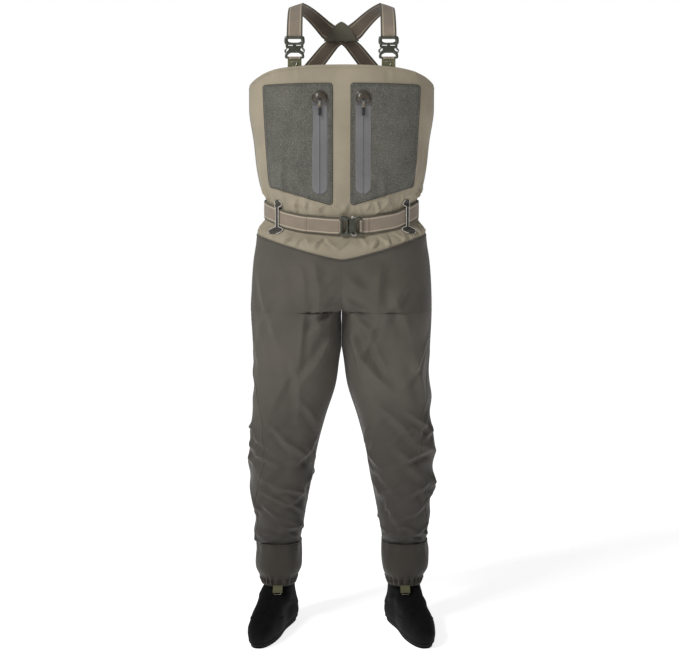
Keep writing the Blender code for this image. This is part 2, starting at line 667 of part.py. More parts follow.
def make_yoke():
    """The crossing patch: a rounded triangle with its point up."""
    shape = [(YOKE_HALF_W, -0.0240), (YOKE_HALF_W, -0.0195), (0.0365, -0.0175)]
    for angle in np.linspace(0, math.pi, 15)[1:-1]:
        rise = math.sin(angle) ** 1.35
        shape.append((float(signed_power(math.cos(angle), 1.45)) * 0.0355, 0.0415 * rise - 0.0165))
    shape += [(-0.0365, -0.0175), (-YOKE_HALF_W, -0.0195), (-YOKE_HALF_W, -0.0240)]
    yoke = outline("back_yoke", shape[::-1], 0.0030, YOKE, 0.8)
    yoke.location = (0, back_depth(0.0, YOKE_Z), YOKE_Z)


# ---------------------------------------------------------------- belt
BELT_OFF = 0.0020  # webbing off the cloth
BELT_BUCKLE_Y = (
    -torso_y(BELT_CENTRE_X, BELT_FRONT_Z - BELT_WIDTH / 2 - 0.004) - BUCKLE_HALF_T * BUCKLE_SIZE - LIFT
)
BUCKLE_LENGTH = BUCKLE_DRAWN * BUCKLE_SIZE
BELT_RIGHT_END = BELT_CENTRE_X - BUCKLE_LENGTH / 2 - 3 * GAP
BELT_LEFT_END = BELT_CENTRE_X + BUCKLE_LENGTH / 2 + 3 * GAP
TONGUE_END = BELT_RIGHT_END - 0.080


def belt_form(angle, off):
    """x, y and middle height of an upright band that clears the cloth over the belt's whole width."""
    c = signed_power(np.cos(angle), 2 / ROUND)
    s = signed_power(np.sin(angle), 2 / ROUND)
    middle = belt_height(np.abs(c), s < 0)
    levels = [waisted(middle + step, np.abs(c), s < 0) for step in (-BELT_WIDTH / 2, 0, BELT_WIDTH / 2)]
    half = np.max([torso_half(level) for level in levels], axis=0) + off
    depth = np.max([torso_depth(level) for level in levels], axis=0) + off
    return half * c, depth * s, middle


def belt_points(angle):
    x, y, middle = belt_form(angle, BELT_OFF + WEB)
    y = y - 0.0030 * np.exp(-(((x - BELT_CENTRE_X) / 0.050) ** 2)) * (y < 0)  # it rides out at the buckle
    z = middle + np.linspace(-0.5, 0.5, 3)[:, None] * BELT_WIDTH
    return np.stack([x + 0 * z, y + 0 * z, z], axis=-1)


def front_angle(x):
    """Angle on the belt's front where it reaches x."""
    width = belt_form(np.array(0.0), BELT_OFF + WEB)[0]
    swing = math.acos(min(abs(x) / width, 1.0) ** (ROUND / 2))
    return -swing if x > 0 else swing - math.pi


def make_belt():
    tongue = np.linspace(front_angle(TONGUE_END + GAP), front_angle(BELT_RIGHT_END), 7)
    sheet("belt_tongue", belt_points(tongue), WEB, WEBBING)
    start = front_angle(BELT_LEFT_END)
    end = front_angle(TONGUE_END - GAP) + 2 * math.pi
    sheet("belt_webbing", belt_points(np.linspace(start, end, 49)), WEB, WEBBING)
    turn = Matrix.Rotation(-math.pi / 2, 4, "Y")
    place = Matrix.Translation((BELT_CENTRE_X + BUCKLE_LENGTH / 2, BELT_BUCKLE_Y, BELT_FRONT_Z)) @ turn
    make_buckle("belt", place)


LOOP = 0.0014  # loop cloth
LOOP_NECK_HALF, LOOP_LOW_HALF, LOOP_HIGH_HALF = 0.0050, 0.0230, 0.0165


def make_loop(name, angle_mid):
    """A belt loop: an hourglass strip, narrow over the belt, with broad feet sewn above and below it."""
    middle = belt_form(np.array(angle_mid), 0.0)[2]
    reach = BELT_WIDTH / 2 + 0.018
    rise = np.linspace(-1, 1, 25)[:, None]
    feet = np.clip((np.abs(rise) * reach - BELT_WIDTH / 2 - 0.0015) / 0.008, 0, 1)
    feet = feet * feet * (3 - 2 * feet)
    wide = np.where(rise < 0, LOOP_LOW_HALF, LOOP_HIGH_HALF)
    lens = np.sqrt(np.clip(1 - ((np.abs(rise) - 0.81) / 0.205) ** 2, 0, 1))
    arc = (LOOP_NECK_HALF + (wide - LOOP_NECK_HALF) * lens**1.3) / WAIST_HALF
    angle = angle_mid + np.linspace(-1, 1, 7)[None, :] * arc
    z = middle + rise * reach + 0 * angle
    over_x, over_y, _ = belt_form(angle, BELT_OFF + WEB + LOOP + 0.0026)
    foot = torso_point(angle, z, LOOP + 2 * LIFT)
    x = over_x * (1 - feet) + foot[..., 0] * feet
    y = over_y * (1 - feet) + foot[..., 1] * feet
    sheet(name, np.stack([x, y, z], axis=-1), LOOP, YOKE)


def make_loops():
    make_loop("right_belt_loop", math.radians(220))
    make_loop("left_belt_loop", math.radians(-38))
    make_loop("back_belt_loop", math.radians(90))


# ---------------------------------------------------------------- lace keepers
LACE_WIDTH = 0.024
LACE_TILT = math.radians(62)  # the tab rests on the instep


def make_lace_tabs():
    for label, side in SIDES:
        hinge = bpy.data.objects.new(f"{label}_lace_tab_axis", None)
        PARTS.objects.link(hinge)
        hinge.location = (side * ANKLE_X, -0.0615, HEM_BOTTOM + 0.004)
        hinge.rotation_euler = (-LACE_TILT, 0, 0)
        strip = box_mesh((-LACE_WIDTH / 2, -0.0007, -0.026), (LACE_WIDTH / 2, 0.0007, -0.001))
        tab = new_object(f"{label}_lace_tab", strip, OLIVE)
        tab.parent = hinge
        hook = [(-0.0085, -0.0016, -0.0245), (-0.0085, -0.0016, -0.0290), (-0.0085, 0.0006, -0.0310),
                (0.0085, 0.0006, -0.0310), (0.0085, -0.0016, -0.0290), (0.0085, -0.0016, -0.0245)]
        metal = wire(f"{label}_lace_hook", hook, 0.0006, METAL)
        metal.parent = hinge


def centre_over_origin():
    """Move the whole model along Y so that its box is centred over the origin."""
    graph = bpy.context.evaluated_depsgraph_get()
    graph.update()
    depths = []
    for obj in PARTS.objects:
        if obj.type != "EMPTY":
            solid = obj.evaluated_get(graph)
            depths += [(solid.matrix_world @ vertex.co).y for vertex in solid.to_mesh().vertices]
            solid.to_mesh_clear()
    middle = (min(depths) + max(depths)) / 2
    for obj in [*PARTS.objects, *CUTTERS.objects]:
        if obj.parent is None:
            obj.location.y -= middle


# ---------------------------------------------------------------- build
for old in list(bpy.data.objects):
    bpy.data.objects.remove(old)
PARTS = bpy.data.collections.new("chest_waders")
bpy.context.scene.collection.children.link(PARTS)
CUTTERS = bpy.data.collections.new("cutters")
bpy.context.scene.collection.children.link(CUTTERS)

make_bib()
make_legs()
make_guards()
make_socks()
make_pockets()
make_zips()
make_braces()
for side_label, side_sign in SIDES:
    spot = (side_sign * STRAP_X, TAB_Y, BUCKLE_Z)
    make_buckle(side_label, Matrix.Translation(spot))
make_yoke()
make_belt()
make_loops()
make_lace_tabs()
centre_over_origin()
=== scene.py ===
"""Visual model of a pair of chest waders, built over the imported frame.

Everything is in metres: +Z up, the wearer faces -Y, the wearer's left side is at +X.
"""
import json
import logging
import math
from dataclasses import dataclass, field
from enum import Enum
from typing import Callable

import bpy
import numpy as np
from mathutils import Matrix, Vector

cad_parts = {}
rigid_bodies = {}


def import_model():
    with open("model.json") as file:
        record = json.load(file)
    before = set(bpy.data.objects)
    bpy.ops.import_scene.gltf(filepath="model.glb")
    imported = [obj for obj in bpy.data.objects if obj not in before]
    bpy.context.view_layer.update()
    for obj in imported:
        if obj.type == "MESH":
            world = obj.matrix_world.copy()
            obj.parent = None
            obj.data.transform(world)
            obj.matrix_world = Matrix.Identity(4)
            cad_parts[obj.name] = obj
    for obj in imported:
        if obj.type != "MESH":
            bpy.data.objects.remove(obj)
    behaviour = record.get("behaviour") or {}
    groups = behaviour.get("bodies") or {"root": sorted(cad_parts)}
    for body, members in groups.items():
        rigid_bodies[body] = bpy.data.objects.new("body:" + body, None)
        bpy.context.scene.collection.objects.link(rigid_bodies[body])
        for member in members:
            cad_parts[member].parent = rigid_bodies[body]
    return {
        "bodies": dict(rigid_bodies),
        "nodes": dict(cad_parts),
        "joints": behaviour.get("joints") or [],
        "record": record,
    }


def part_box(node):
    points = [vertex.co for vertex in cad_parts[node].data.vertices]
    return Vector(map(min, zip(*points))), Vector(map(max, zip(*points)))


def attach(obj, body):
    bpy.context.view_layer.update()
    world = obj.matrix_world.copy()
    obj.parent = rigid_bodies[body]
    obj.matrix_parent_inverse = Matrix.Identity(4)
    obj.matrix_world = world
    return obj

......

◆ Stated task:
From the top of the listing above, restate each line word for word up to and including the line with "return np.stack([x +"; add nothing else.

◆ Result of the exercise:
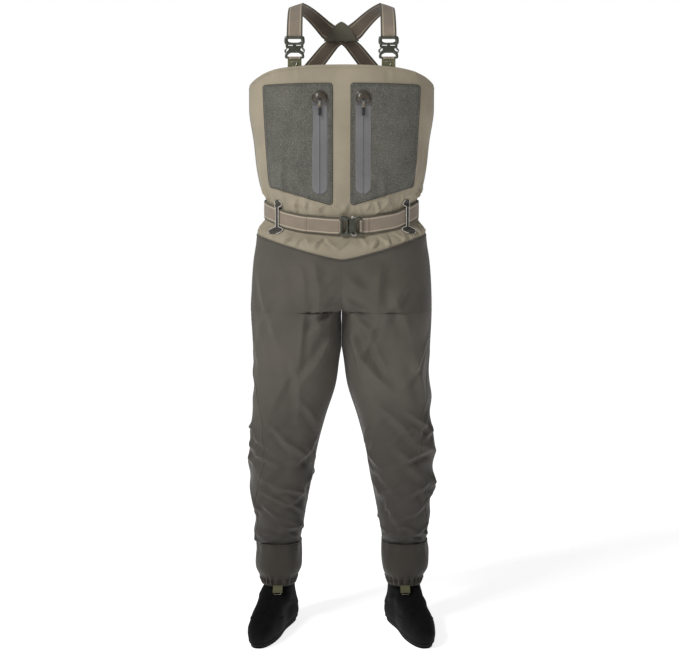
Keep writing the Blender code for this image. This is part 2, starting at line 667 of part.py. More parts follow.
def make_yoke():
    """The crossing patch: a rounded triangle with its point up."""
    shape = [(YOKE_HALF_W, -0.0240), (YOKE_HALF_W, -0.0195), (0.0365, -0.0175)]
    for angle in np.linspace(0, math.pi, 15)[1:-1]:
        rise = math.sin(angle) ** 1.35
        shape.append((float(signed_power(math.cos(angle), 1.45)) * 0.0355, 0.0415 * rise - 0.0165))
    shape += [(-0.0365, -0.0175), (-YOKE_HALF_W, -0.0195), (-YOKE_HALF_W, -0.0240)]
    yoke = outline("back_yoke", shape[::-1], 0.0030, YOKE, 0.8)
    yoke.location = (0, back_depth(0.0, YOKE_Z), YOKE_Z)


# ---------------------------------------------------------------- belt
BELT_OFF = 0.0020  # webbing off the cloth
BELT_BUCKLE_Y = (
    -torso_y(BELT_CENTRE_X, BELT_FRONT_Z - BELT_WIDTH / 2 - 0.004) - BUCKLE_HALF_T * BUCKLE_SIZE - LIFT
)
BUCKLE_LENGTH = BUCKLE_DRAWN * BUCKLE_SIZE
BELT_RIGHT_END = BELT_CENTRE_X - BUCKLE_LENGTH / 2 - 3 * GAP
BELT_LEFT_END = BELT_CENTRE_X + BUCKLE_LENGTH / 2 + 3 * GAP
TONGUE_END = BELT_RIGHT_END - 0.080


def belt_form(angle, off):
    """x, y and middle height of an upright band that clears the cloth over the belt's whole width."""
    c = signed_power(np.cos(angle), 2 / ROUND)
    s = signed_power(np.sin(angle), 2 / ROUND)
    middle = belt_height(np.abs(c), s < 0)
    levels = [waisted(middle + step, np.abs(c), s < 0) for step in (-BELT_WIDTH / 2, 0, BELT_WIDTH / 2)]
    half = np.max([torso_half(level) for level in levels], axis=0) + off
    depth = np.max([torso_depth(level) for level in levels], axis=0) + off
    return half * c, depth * s, middle


def belt_points(angle):
    x, y, middle = belt_form(angle, BELT_OFF + WEB)
    y = y - 0.0030 * np.exp(-(((x - BELT_CENTRE_X) / 0.050) ** 2)) * (y < 0)  # it rides out at the buckle
    z = middle + np.linspace(-0.5, 0.5, 3)[:, None] * BELT_WIDTH
    return np.stack([x + 0 * z, y + 0 * z, z], axis=-1)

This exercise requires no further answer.